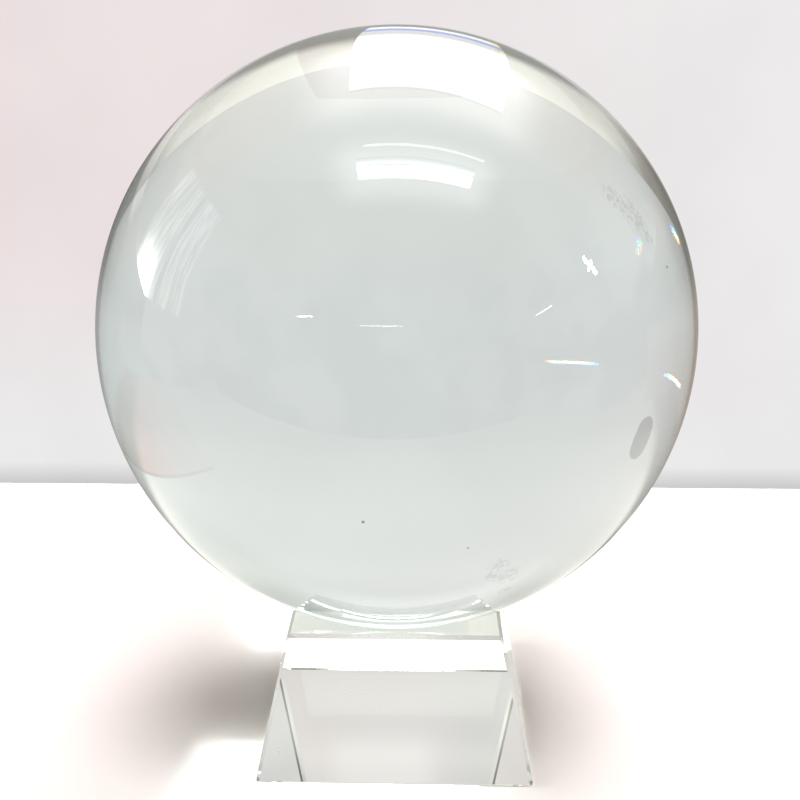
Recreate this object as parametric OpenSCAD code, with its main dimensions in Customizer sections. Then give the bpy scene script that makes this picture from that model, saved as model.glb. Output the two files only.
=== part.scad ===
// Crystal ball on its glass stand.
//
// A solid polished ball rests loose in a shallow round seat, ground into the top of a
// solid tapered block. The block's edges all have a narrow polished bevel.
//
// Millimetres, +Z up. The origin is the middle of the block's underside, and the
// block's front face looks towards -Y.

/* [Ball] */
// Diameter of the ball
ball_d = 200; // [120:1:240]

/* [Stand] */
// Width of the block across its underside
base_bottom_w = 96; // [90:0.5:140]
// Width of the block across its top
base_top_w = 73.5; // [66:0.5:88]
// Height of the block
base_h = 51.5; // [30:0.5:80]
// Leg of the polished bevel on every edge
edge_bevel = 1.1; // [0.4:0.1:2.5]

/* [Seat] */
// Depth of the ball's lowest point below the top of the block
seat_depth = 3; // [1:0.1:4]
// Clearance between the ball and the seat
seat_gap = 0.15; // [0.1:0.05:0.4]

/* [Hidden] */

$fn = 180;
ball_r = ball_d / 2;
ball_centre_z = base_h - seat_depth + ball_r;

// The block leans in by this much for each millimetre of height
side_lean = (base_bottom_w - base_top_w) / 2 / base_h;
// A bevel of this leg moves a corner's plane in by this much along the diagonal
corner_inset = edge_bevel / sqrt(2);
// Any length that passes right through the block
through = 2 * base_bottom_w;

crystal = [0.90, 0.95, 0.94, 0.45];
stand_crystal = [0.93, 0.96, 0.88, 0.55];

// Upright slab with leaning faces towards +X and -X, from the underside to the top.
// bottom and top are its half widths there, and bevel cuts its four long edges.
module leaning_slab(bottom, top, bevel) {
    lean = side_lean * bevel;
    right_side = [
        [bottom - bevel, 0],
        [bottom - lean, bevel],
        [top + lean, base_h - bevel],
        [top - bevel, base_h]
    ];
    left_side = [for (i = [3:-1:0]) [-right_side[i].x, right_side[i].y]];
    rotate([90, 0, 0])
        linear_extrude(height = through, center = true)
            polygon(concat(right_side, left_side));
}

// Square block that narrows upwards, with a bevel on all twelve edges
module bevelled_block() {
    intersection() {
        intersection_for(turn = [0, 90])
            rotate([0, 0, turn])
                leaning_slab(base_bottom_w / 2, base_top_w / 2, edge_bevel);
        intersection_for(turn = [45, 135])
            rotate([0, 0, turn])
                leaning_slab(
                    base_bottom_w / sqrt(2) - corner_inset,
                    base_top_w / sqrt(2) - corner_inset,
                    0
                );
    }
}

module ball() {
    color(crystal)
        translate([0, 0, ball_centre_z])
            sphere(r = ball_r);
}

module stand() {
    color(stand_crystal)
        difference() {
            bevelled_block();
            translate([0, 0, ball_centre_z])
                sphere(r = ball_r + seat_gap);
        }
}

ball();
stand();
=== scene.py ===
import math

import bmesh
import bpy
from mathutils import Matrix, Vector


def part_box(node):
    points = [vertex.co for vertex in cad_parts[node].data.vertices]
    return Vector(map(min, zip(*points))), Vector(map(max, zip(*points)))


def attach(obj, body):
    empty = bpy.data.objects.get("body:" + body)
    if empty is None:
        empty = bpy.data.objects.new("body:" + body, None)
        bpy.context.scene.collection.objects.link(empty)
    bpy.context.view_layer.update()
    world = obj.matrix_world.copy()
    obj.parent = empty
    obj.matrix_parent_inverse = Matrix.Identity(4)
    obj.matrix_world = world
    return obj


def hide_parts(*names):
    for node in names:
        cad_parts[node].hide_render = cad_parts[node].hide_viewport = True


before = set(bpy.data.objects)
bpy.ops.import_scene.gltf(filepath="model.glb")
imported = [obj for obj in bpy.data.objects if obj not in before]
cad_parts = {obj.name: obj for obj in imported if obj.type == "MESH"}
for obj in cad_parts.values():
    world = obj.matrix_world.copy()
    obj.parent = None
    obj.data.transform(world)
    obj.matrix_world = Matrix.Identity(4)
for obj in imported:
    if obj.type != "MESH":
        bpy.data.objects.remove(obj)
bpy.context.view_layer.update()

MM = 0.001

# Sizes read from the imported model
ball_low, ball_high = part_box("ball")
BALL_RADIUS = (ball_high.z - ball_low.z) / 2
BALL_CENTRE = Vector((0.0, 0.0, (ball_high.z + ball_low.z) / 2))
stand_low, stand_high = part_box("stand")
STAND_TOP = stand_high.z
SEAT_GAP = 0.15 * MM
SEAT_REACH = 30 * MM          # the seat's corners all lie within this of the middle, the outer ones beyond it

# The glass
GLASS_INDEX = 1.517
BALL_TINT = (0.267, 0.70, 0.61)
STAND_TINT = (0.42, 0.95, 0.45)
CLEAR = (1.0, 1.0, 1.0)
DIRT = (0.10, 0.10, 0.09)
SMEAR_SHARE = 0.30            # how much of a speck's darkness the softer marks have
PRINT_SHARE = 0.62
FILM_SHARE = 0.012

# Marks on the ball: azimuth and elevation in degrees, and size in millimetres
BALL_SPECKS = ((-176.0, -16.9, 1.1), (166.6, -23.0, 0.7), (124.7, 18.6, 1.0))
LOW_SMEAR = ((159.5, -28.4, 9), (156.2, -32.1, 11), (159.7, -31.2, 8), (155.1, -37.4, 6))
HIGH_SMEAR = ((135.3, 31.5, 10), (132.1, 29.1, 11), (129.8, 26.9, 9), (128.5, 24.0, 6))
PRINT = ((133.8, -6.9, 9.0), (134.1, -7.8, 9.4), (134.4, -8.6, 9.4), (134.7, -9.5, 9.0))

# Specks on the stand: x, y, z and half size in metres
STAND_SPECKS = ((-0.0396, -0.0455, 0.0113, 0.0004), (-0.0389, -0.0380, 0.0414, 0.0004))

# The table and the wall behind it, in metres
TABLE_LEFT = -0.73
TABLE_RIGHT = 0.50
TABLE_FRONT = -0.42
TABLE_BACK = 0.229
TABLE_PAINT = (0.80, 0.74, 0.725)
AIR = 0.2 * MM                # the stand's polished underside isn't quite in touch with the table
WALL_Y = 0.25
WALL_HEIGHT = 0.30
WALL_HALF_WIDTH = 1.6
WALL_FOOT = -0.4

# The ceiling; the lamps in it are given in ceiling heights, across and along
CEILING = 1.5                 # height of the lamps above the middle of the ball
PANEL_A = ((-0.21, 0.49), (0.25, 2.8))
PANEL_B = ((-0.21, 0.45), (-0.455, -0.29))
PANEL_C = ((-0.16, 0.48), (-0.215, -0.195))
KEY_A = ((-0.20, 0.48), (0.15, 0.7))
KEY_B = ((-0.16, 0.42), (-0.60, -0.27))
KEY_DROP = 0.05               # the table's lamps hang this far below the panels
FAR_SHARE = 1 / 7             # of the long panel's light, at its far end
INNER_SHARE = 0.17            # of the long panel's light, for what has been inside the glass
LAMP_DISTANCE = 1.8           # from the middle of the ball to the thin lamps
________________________
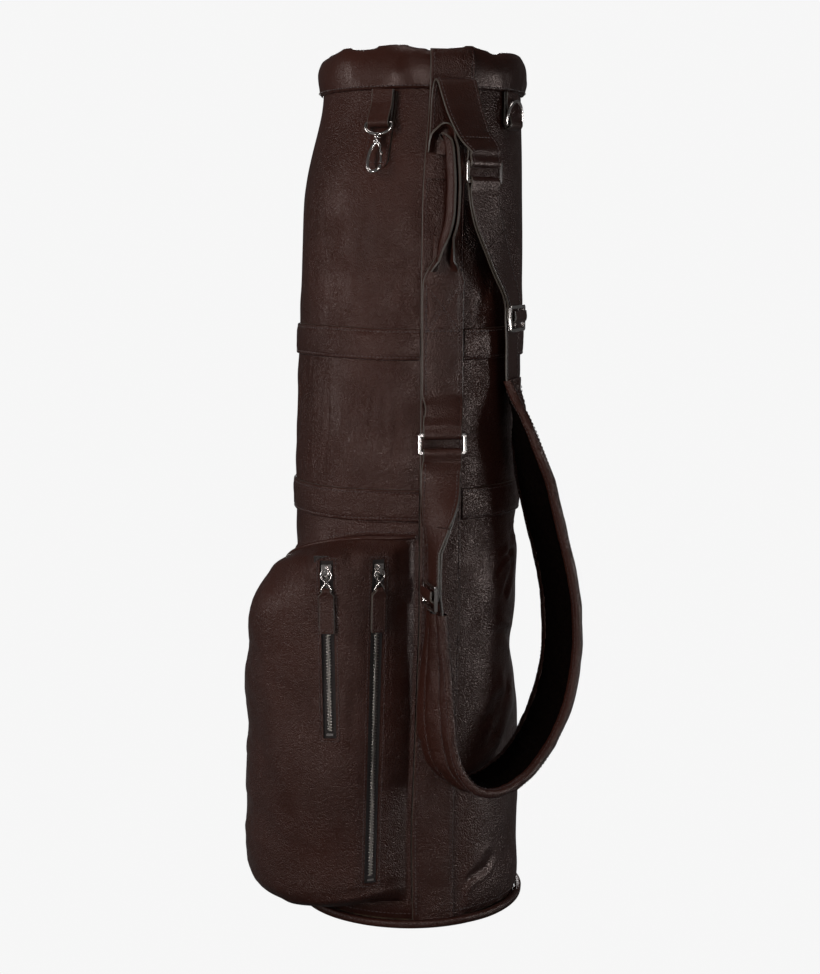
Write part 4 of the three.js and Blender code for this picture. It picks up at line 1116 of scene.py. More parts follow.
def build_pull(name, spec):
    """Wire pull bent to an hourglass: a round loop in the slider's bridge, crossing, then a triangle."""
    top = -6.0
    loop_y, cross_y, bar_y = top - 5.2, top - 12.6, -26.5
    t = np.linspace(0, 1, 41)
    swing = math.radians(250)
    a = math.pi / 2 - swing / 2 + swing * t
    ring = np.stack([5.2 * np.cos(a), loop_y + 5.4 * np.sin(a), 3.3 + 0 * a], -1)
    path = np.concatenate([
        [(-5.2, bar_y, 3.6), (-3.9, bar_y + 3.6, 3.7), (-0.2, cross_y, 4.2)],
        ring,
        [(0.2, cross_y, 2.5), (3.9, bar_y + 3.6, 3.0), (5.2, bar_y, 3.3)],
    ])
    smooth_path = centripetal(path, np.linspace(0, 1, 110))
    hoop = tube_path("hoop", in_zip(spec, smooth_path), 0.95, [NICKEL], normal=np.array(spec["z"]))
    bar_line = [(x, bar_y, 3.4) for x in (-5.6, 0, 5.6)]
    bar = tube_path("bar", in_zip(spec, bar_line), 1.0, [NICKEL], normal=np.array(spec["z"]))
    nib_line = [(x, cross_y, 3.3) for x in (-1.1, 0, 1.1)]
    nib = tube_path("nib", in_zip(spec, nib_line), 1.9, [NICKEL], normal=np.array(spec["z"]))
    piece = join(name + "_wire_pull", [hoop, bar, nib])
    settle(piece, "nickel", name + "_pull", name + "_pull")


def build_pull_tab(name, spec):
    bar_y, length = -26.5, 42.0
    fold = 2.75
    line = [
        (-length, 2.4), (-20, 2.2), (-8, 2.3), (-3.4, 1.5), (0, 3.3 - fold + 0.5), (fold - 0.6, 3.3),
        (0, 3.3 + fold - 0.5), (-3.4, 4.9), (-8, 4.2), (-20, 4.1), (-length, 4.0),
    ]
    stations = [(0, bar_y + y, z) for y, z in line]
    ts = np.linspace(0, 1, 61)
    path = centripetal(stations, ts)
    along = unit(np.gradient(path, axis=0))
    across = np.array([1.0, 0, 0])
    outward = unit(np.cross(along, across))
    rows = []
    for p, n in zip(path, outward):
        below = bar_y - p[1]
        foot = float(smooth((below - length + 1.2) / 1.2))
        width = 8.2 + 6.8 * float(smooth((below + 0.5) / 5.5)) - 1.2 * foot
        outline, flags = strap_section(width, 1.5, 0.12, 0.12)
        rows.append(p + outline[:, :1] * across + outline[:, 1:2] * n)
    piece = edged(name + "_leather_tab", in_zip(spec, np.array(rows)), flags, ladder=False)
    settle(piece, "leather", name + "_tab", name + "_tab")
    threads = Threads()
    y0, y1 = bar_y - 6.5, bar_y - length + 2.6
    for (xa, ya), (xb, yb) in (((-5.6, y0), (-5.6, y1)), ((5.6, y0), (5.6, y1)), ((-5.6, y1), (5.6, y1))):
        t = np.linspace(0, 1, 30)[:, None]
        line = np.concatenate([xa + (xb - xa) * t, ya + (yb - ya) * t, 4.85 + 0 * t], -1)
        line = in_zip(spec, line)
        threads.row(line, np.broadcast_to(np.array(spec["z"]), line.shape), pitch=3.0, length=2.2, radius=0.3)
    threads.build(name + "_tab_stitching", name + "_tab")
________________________
**Stated goal:**
The required output is an exact reproduction of the lines starting at the one that contains "Recreate this object" and ending at the one that contains "stand_crystal = [0.93, 0.96, 0.88, 0.55];". Both boundary lines belong to it.

**Final answer:**
Recreate this object as parametric OpenSCAD code, with its main dimensions in Customizer sections. Then give the bpy scene script that makes this picture from that model, saved as model.glb. Output the two files only.
=== part.scad ===
// Crystal ball on its glass stand.
//
// A solid polished ball rests loose in a shallow round seat, ground into the top of a
// solid tapered block. The block's edges all have a narrow polished bevel.
//
// Millimetres, +Z up. The origin is the middle of the block's underside, and the
// block's front face looks towards -Y.

/* [Ball] */
// Diameter of the ball
ball_d = 200; // [120:1:240]

/* [Stand] */
// Width of the block across its underside
base_bottom_w = 96; // [90:0.5:140]
// Width of the block across its top
base_top_w = 73.5; // [66:0.5:88]
// Height of the block
base_h = 51.5; // [30:0.5:80]
// Leg of the polished bevel on every edge
edge_bevel = 1.1; // [0.4:0.1:2.5]

/* [Seat] */
// Depth of the ball's lowest point below the top of the block
seat_depth = 3; // [1:0.1:4]
// Clearance between the ball and the seat
seat_gap = 0.15; // [0.1:0.05:0.4]

/* [Hidden] */

$fn = 180;
ball_r = ball_d / 2;
ball_centre_z = base_h - seat_depth + ball_r;

// The block leans in by this much for each millimetre of height
side_lean = (base_bottom_w - base_top_w) / 2 / base_h;
// A bevel of this leg moves a corner's plane in by this much along the diagonal
corner_inset = edge_bevel / sqrt(2);
// Any length that passes right through the block
through = 2 * base_bottom_w;

crystal = [0.90, 0.95, 0.94, 0.45];
stand_crystal = [0.93, 0.96, 0.88, 0.55];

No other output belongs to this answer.